I think it gave me a strong sense that wasteland demands a lot of work from us as city dwellers. We need to unlearn our assumptions about how urban public space should look, how we’re supposed to interact with it, and how to listen to it. In short, how to respect wasteland. Maybe I also allowed myself to accept that such places can remain mysterious. Of course, someone still needs to take care of them and retain knowledge about them. At Ujazdowski Castle, there are people who know which birds nest in the hollows of the escarpment’s trees, which plants and fungi grow there. I began the walks by reading an excerpt from Gilles Clément’s text on what he called the third landscape spaces excluded from power and hierarchy, not governed by the logic of productivity. That idea really moved me, because in cities, greenery is almost always talked about in terms of usefulness: that it provides something, that it serves a function, that it’s a resource. Clément shows that there are spaces that simply exist, outside of this regime. Realising how political that is was very important to me. During the residency, I also had time to read and look at the work of earlier residents. Milena Bonilla is one of the artists who deals brilliantly with the political entanglements of nature. I find her work incredibly inspiring. 

 

So the walks were a way of sharing this experience? 

Yes. We made observations during the walks, looking at the space from different angles, trying to notice its otherness and confront the discomfort it can provoke. The goal was not to tame nature, but to find comfort in what is untamed, wild, mouldy and decaying. Because that’s exactly what the escarpment is like and that’s precisely what makes it beautiful. Walking is simple: it gives you movement, direction and momentum. But during our walks we also sat down and just stayed. And that kind of static being turned out to be surprisingly difficult. I called it static drift an attempt to unlock this way of being present. 

 

You use the terms ecological drifting and biotic presence. What do they mean? 

I took drifting from the Situationist tradition, where it referred to the city and to discovering its structures through walking. I wanted to transfer that idea to a space that’s non-urban, yet still urban the escarpment. Because it is still the city: you hear the noise, feel the movement, but at the same time nature is right there. I find that really fascinating. 

 

So ecological drifting is a way of being in urban nature? 

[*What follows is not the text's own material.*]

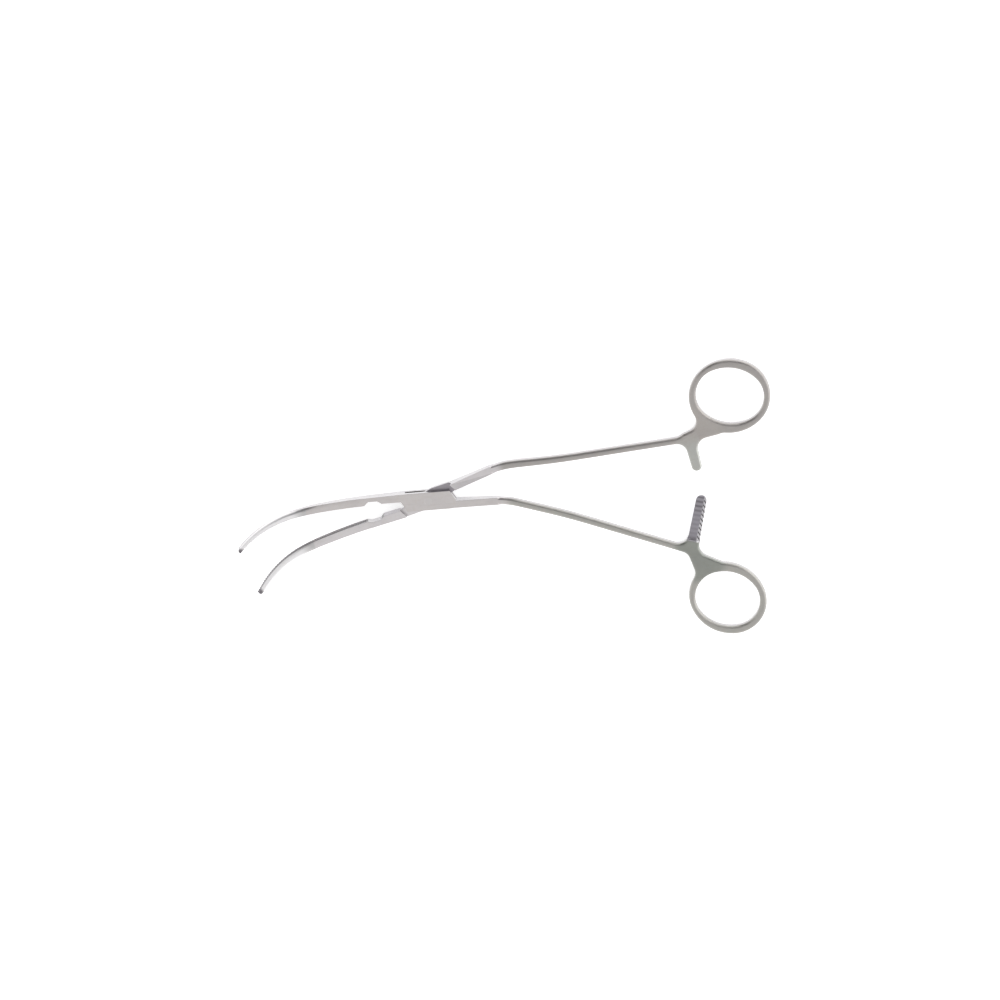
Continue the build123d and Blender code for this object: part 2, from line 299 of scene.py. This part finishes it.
# Male half: the second forging, with the lower jaw, the waist that passes through the box,
# the upper shank, the upper ring and the ratchet arm in front. It has the same finish as its
# partner, turned with it about the hinge, with a lighter web and arm.
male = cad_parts["male_half"]
male_steel = satin_steel(
    "male_satin_steel", turn=13.0, side=-1.0,
    tones={"ground": (0.66, 0.635, 0.64, 1.0), "handle": (0.41, 0.39, 0.375, 1.0),
           "web": (0.43, 0.405, 0.385, 1.0), "arm": (0.47, 0.475, 0.45, 1.0),
           "teeth": (0.1, 0.09, 0.1, 1.0)},
    web=((0.104, -0.005), (0.012, 0.007)), arm=((-0.057, -0.9984), 0.0065, -0.1004, 0.008),
    shank_bend=(0.0275, 0.0315), teeth_in_front=0.0, male_painted_shade=1.0, rim_shade=0.6)
male.material_slots[0].material = male_steel


# Table: a white sheet of laminate that the clamp lies on. It reaches far past the picture, and
# shows plain white in it, with the clamp's own soft shadow kept.
bpy.ops.object.select_all(action="DESELECT")
table_drop = 0.00005
bpy.ops.mesh.primitive_plane_add(size=12.0, location=(0.0, 0.0, -table_drop))
table = bpy.context.object
table.name = "table_top"
table_finish = bpy.data.materials.new("white_laminate")
laminate = Shader(table_finish)
table_diffuse = laminate.node("ShaderNodeBsdfDiffuse", {}, {"Color": (0.84, 0.84, 0.84, 1.0)})
seen = laminate.node("ShaderNodeLightPath", {}, {}, "Is Camera Ray")
mirrored = laminate.node("ShaderNodeLightPath", {}, {}, "Is Glossy Ray")
through = laminate.node("ShaderNodeLightPath", {}, {}, "Is Transmission Ray")
table_glow = laminate.node("ShaderNodeEmission", {}, {
    "Color": (1.0, 1.0, 1.0, 1.0), "Strength": (seen + mirrored + through) * 0.55})
table_sum = laminate.node("ShaderNodeAddShader", {}, {0: table_diffuse, 1: table_glow})
laminate.node("ShaderNodeOutputMaterial", {}, {"Surface": table_sum})
table.data.materials.append(table_finish)


# Light: a pale room with a long window low on the right and behind. Two dark cards, which the
# camera doesn't see, draw the dark lines along rounded edges, as in any picture of bright steel:
# a small one stands low behind the box lock, and a large one hangs high behind the clamp.
room = bpy.data.worlds.new("pale_room")
bpy.context.scene.world = room
air = Shader(room)
look = air.node("ShaderNodeTexCoord", {}, {}, "Generated")
height = air.node("ShaderNodeSeparateXYZ", {}, {"Vector": look}, "Z")
glow = air.blend(height.rise(0.2, 0.9), (1.0, 1.0, 1.0, 1.0), (0.9, 0.9, 0.9, 1.0))
sky = air.node("ShaderNodeBackground", {}, {"Color": glow, "Strength": 1.0})
air.node("ShaderNodeOutputWorld", {}, {"Surface": sky})

lamp = bpy.data.lights.new("window", "AREA")
lamp.shape = "RECTANGLE"
lamp.size = 4.0
lamp.size_y = 1.0
lamp.energy = 15.0
holder = bpy.data.objects.new("window", lamp)
bpy.context.scene.collection.objects.link(holder)
holder.location = (0.9, 0.63, 0.5)
above_clamp = Vector((0.0, 0.0, 0.5))
holder.rotation_euler = (above_clamp - holder.location).to_track_quat("-Z", "Y").to_euler()
holder.visible_camera = False

card_finish = bpy.data.materials.new("dark_card")
card_paint = Shader(card_finish)
card_place = card_paint.node("ShaderNodeTexCoord", {}, {}, "Object")
card_grain = card_paint.noise(card_place, 300.0, 2.0)
card_tone = card_paint.blend(card_grain, (0.11, 0.105, 0.115, 1.0), (0.13, 0.125, 0.135, 1.0))
card_diffuse = card_paint.node("ShaderNodeBsdfDiffuse", {}, {"Color": card_tone})
card_paint.node("ShaderNodeOutputMaterial", {}, {"Surface": card_diffuse})
for name, place, width, tall in (("low_card", (0.01, 0.17, 0.08), 0.13, 0.16),
                                 ("high_card", (0.1, 0.62, 0.85), 1.4, 0.85)):
    bpy.ops.object.select_all(action="DESELECT")
    bpy.ops.mesh.primitive_plane_add(size=1.0)
    card = bpy.context.object
    card.name = name
    card.scale = (width, tall, 1.0)
    card.location = place
    card.rotation_euler = Vector(place).to_track_quat("Z", "Y").to_euler()
    card.data.materials.append(card_finish)
    card.visible_camera = False
    card.visible_shadow = False
    card.visible_diffuse = False


# Camera: a long lens above the table, leaning 16 degrees towards the upper side of the
# picture and turned by 5 degrees, as the photograph was taken.
camera_data = bpy.data.cameras.new("camera")
camera = bpy.data.objects.new("camera", camera_data)
bpy.context.scene.collection.objects.link(camera)
bpy.context.scene.camera = camera
wall_share_seen = 0.28
lean = math.asin(wall_share_seen)
aim = Vector((0.0269, -0.0017, 0.0052))
camera_turn = Matrix.Rotation(math.radians(-4.79), 3, "Z")
across = camera_turn @ Vector((1.0, 0.0, 0.0))
upward = camera_turn @ Vector((0.0, math.cos(lean), -math.sin(lean)))
towards = camera_turn @ Vector((0.0, math.sin(lean), math.cos(lean)))
seen_width = 0.37736
camera_data.lens = 400.0
camera_data.sensor_width = 36.0
distance = seen_width * camera_data.lens / camera_data.sensor_width
camera.matrix_world = (Matrix.Translation(aim + towards * distance)
                       @ Matrix((across, upward, towards)).transposed().to_4x4())
camera_data.clip_end = 100.0
bpy.context.scene.view_settings.view_transform = "Standard"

Yes and one where you try to minimise your presence. Not to impose yourself on the space, but to let it guide you. And to accept that you’re not in a forest, a park or a nature reserve  you’re in a place where the city and nature are tightly intertwined. 

 

And biotic presence? 

Biotic refers to what’s alive. Abiotic is what doesn’t support life. In the city, an abiotic space might be a concrete square exposed to full sun, with no shade and no moisture a place where almost nothing can take hold. 

 

So could we say that a museum, in its imagined, ideal form, is an abiotic space? 

I guess so. The white cube is usually sterile, cool, cut off from life. A lot of contemporary museums actually aim for that creating a microcosm detached from the world, where nothing happens except for the contemplation of art. The current exhibition at Ujazdowski Castle  Soil and Friends  breaks with that model. The gallery walls are covered with pigments made from fermented plants collected in the surrounding area, and the artworks spill outside into the weedy fields around the Castle and onto the trees. 

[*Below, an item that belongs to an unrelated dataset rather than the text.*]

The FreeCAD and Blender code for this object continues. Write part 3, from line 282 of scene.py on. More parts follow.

That’s especially interesting in the context of the Castle, which works almost as an inverted space, deeply entangled with the living nature around it. I know you worked with bee houses there, for example. 

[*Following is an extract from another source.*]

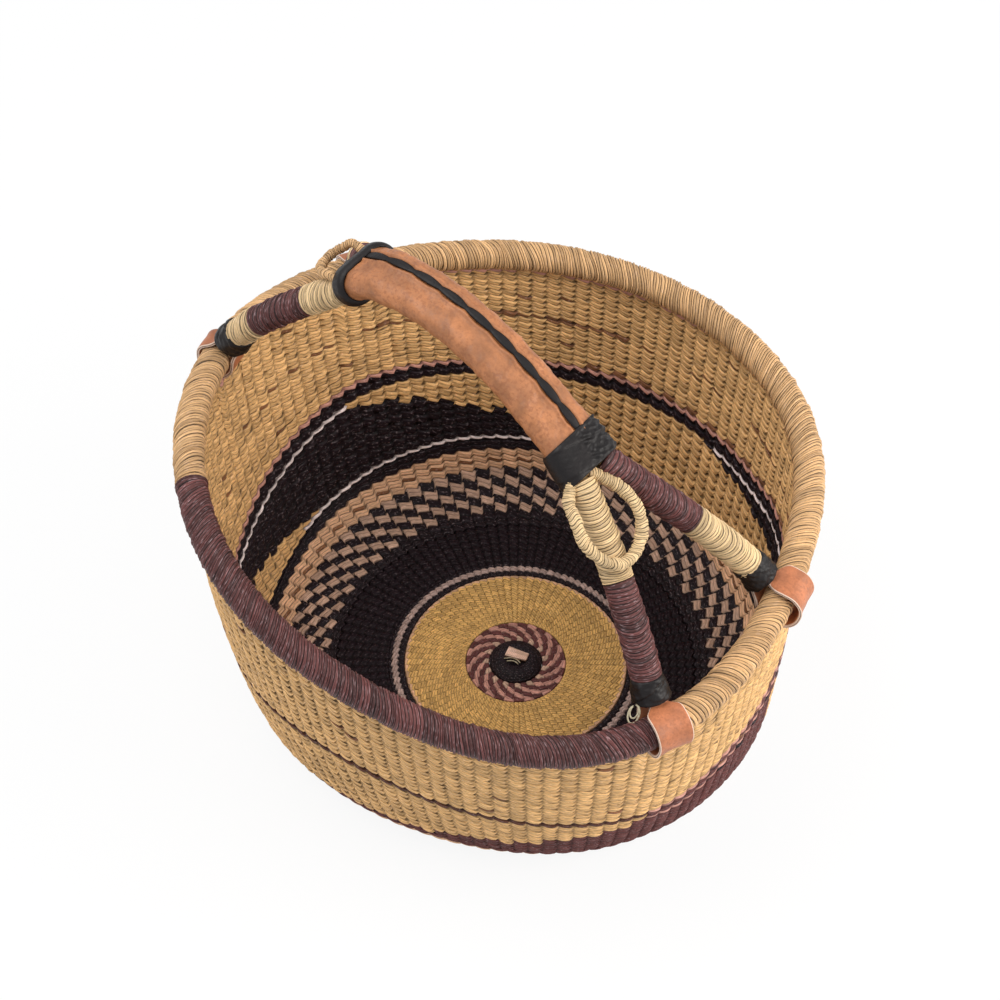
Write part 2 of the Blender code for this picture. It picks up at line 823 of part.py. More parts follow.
def hang_on_pivot(pieces):
    """Parent the handle to an empty on the line through its feet, which it rocks about."""
    pivot = bpy.data.objects.new("handle_pivot", None)
    pivot.location = (middle_seat(1) + middle_seat(-1)) / 2
    basket_parts.objects.link(pivot)
    for piece in pieces:
        piece.parent = pivot
        piece.matrix_parent_inverse = Matrix.Translation(-pivot.location)


build_knot()
build_floor()
build_check_band()
build_wall()
build_rim()
hang_on_pivot(build_handle())
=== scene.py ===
"""Looks of the round woven straw basket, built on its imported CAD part.

Every straw surface is a grid laid along the CAD's own lines: the floor zones and the wall
are rows of slanted weft strands over upright ribs, and the rim, legs and petals are rolls
wound with straw. Metres, +Z up, in the CAD's frame.
"""
import math

import bmesh
import bpy
import numpy as np
from mathutils import Matrix, Vector


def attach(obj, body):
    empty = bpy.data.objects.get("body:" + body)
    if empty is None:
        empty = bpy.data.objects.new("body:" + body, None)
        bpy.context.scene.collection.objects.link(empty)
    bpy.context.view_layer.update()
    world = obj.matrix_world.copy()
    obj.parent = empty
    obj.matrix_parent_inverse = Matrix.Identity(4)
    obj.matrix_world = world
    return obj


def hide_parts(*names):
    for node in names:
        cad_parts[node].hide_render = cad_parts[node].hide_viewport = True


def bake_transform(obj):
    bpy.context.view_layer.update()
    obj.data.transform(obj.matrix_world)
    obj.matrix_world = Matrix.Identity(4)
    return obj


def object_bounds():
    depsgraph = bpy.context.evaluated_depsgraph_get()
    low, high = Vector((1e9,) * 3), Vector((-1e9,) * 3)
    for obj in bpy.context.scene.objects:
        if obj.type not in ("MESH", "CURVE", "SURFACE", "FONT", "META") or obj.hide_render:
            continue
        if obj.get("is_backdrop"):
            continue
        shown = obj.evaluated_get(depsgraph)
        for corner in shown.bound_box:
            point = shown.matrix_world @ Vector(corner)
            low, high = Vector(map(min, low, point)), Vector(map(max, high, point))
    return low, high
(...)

Yes, that was a commission from the Green Team from the Ujazdowski Castle. They were researching the park’s biotic health commissioning soil tests, consulting dendrologists about tree health, and working with naturalists. In one of those conversations, the issue of caring for wild bees came up, especially species that nest in the ground. We designed three prototype habitats for them and placed them in different parts of the park. 

 

Are they working? 

The one under the linden tree has been most sought after  most of the drilled holes are already occupied. Now we want to check which species have moved in and whether the locations are really suitable. The project is modular: if one box turns out to work better in terms of colonisation, we’ll move the others and see what happens. Ideally, we’d just sit by the entrances and… wait for the bees to fly out. 

 

Were bees part of your practice before this? 

Yes. In my bachelor’s project, I worked with clay mixtures clay, sand and chaff. I was interested in what might inhabit them and how such materials could function in urban architecture. Insects were one of the threads that naturally came back in the bee project. 

 

I note moments of science and technology in your work. Where does art come in? 

Combining ecology with design can very easily push things into a purely pragmatic mode. But I’m not only interested in data or in implementing certain assumptions. I’m also concerned with repairing the damaged relationship between humans and non-human organisms, and with critically examining the narratives we produce as a society about birds, plants, soil and organic matter. That’s where artistic tools are needed. For resistance, for questioning, for pushing back against hierarchies of what’s considered worthy of care and what isn’t. Art makes that possible. It allows us to challenge scientific consensus with intuition with experience, doubt and radical care. That’s why, alongside project-based work, the conversations, lectures and meetings initiated by Ujazdowski around the Czyżnia created during the residency by the SAM Rozkwit collective are so important. After the residency, I also joined the Chwaściarnia collective a group of herbalists and artists founded by Julia Krupa, currently made up of Marianna Łupina, Anna Nowakowska, Anna Kamecka and Martyna Chmielnicka, with a few less active members. Through foraging, we talk about plants and the stories that have grown around them. Our activities include field trips, mindfulness practices and sharing knowledge. 

Foraging often raises ethical concerns today, since it’s easy to interfere with protected ecosystems. 

In the Chwaściarnia approach, foraging is understood as a practice with a long tradition using what grows around you and knowing how, where and when to do it. It’s not just about collecting plants, but also about collecting stories. During one workshop I ran with Marianna Łupina, my mum told us and the other participants a story about curly dock, which is used for stomach problems. It was the first time I’d ever heard that she knew this plant, and that her grandmother had used it. 

 

So, to sum up: design gives you tools, ecology gives you sensitivity and material, and art gives you space to ask questions instead of seek answers? 

Exactly. And what’s more, art makes it possible to come back to the body. Biotic presence isn’t a metaphor. It’s about actually being somewhere: discomfort, cold, smells, the rustling of leaves, the sting of nettles, snail slime, the cawing of crows… 

 

There’s a phrase I associate with your work: letting go. It comes to mind when I think about what you do. How do you understand it? 

As a conscious stepping away from the urge to solve the problem. Allowing yourself, first of all, to be to listen, to look. For me, the residency was largely about letting go. And that turned out to be deeply creative.